Data shown:
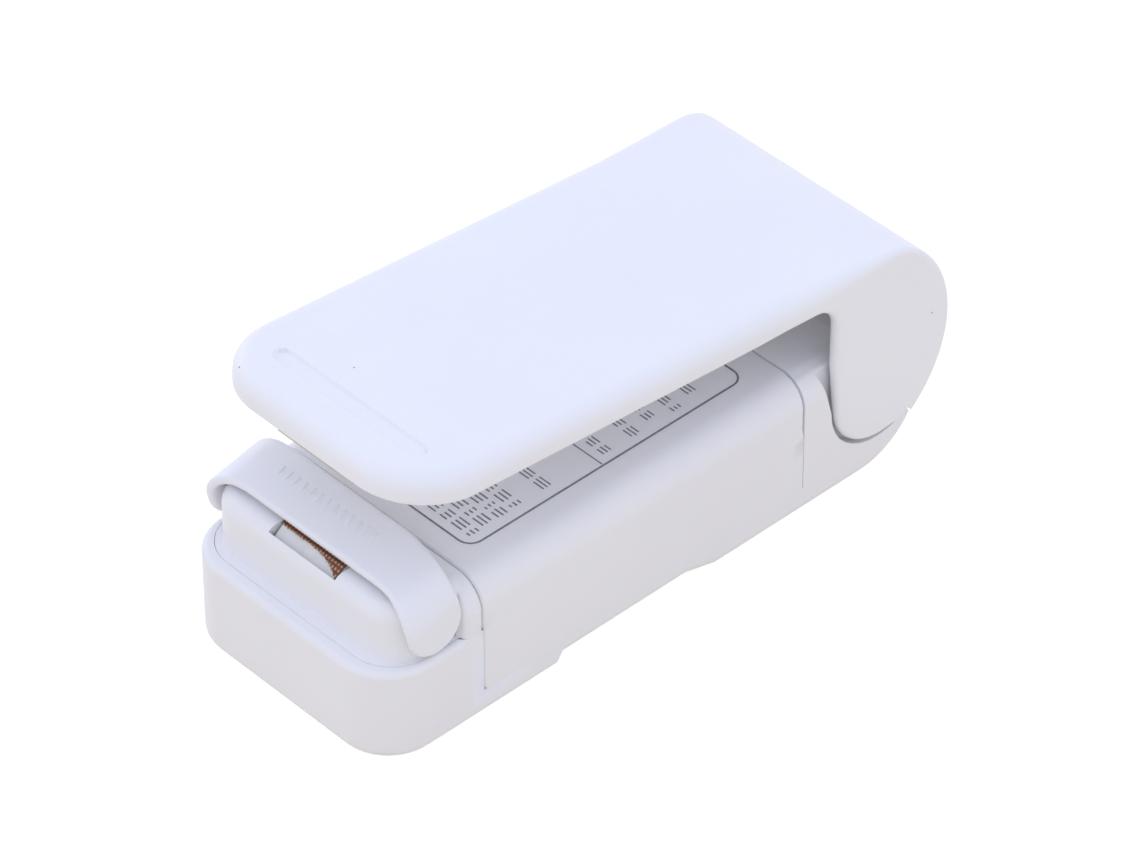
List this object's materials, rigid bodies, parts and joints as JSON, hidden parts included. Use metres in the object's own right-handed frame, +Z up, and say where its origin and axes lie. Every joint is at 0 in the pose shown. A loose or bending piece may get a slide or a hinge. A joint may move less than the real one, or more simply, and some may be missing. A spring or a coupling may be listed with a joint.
{
  "type": "hand-held bag heat sealer",
  "caption": "Battery-powered hand-held heat sealer: a sprung arm presses a bag onto a heated tip behind a swinging guard.",
  "frame": {"origin": "centre of the footprint on the plane the case rests on", "axes": "+X to the right seen from the nose, +Y from the nose to the hinge, +Z up"},
  "size_m": [0.037, 0.0918, 0.0394],
  "materials": {
    "white_abs": "satin",
    "guard_abs": "satin",
    "arm_abs": "satin",
    "screw_steel": "zinc plated",
    "pin_steel": "ground",
    "spring_steel": "drawn wire",
    "cell_jacket": "shrink sleeve, plain",
    "nickel_strip": "nickel plated",
    "copper_strip": "phosphor bronze",
    "red_lead": "satin",
    "black_lead": "satin",
    "phenolic": "moulded",
    "heater_insulator": "smooth",
    "resistance_ribbon": "rolled",
    "glass_cloth_tape": "woven, coated",
    "silicone": "satin"
  },
  "bodies": {
    "case": {"lower_case": "white_abs", "upper_cover": "white_abs", "nose_cover": "white_abs", "case_screws": "screw_steel", "battery_left": "cell_jacket", "battery_right": "cell_jacket", "contact_positive": "nickel_strip", "contact_negative": "nickel_strip", "contact_bridge": "nickel_strip", "wire_red": "red_lead", "wire_black": "black_lead", "feed_plate": "copper_strip", "switch_blade_in": "copper_strip", "switch_blade_out": "copper_strip", "hinge_pin": "pin_steel"},
    "arm": {"arm_shell": "arm_abs", "presser_pad": "silicone", "arm_spring": "spring_steel"},
    "guard": {"safety_guard": "guard_abs"},
    "heater": {"heater_carrier": "phenolic", "heater_block": "heater_insulator", "heating_element": "resistance_ribbon", "release_tape": "glass_cloth_tape", "switch_bridge": "copper_strip", "feed_springs": "spring_steel"},
    "door": {"battery_door": "white_abs"}
  },
  "joints": [
    {"name": "arm_press", "type": "hinge", "parent": "case", "child": "arm", "pos_m": [0, 0.0346, 0.0131], "axis": [1, 0, 0], "range_deg": [0, 9.5], "stiffness_Nm_per_rad": 0.45, "springref_deg": -8.59},
    {"name": "guard_swing", "type": "hinge", "parent": "case", "child": "guard", "pos_m": [0, -0.0373, 0.018], "axis": [-1, 0, 0], "range_deg": [0, 13]},
    {"name": "heater_press", "type": "slide", "parent": "case", "child": "heater", "axis": [0, 0, -1], "range_m": [0, 0.0008], "stiffness_N_per_m": 1500, "springref_m": -0.0001, "deforming": ["feed_springs"]},
    {"name": "door_swing", "type": "hinge", "parent": "case", "child": "door", "pos_m": [0, -0.0281, 0.0009], "axis": [-1, 0, 0], "range_deg": [0, 90]}
  ]
}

Goal:
Reproduce the full listing exactly.

Solution to this exercise:
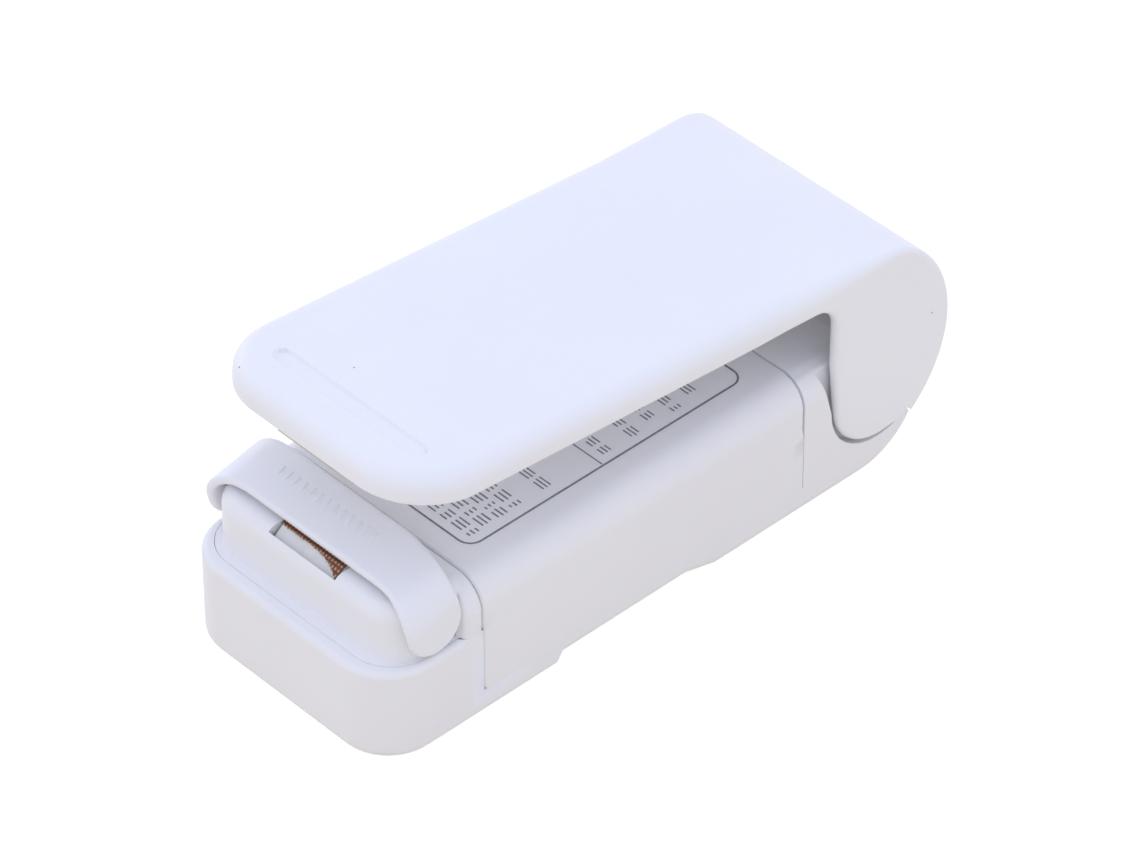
List this object's materials, rigid bodies, parts and joints as JSON, hidden parts included. Use metres in the object's own right-handed frame, +Z up, and say where its origin and axes lie. Every joint is at 0 in the pose shown. A loose or bending piece may get a slide or a hinge. A joint may move less than the real one, or more simply, and some may be missing. A spring or a coupling may be listed with a joint.
{
  "type": "hand-held bag heat sealer",
  "caption": "Battery-powered hand-held heat sealer: a sprung arm presses a bag onto a heated tip behind a swinging guard.",
  "frame": {"origin": "centre of the footprint on the plane the case rests on", "axes": "+X to the right seen from the nose, +Y from the nose to the hinge, +Z up"},
  "size_m": [0.037, 0.0918, 0.0394],
  "materials": {
    "white_abs": "satin",
    "guard_abs": "satin",
    "arm_abs": "satin",
    "screw_steel": "zinc plated",
    "pin_steel": "ground",
    "spring_steel": "drawn wire",
    "cell_jacket": "shrink sleeve, plain",
    "nickel_strip": "nickel plated",
    "copper_strip": "phosphor bronze",
    "red_lead": "satin",
    "black_lead": "satin",
    "phenolic": "moulded",
    "heater_insulator": "smooth",
    "resistance_ribbon": "rolled",
    "glass_cloth_tape": "woven, coated",
    "silicone": "satin"
  },
  "bodies": {
    "case": {"lower_case": "white_abs", "upper_cover": "white_abs", "nose_cover": "white_abs", "case_screws": "screw_steel", "battery_left": "cell_jacket", "battery_right": "cell_jacket", "contact_positive": "nickel_strip", "contact_negative": "nickel_strip", "contact_bridge": "nickel_strip", "wire_red": "red_lead", "wire_black": "black_lead", "feed_plate": "copper_strip", "switch_blade_in": "copper_strip", "switch_blade_out": "copper_strip", "hinge_pin": "pin_steel"},
    "arm": {"arm_shell": "arm_abs", "presser_pad": "silicone", "arm_spring": "spring_steel"},
    "guard": {"safety_guard": "guard_abs"},
    "heater": {"heater_carrier": "phenolic", "heater_block": "heater_insulator", "heating_element": "resistance_ribbon", "release_tape": "glass_cloth_tape", "switch_bridge": "copper_strip", "feed_springs": "spring_steel"},
    "door": {"battery_door": "white_abs"}
  },
  "joints": [
    {"name": "arm_press", "type": "hinge", "parent": "case", "child": "arm", "pos_m": [0, 0.0346, 0.0131], "axis": [1, 0, 0], "range_deg": [0, 9.5], "stiffness_Nm_per_rad": 0.45, "springref_deg": -8.59},
    {"name": "guard_swing", "type": "hinge", "parent": "case", "child": "guard", "pos_m": [0, -0.0373, 0.018], "axis": [-1, 0, 0], "range_deg": [0, 13]},
    {"name": "heater_press", "type": "slide", "parent": "case", "child": "heater", "axis": [0, 0, -1], "range_m": [0, 0.0008], "stiffness_N_per_m": 1500, "springref_m": -0.0001, "deforming": ["feed_springs"]},
    {"name": "door_swing", "type": "hinge", "parent": "case", "child": "door", "pos_m": [0, -0.0281, 0.0009], "axis": [-1, 0, 0], "range_deg": [0, 90]}
  ]
}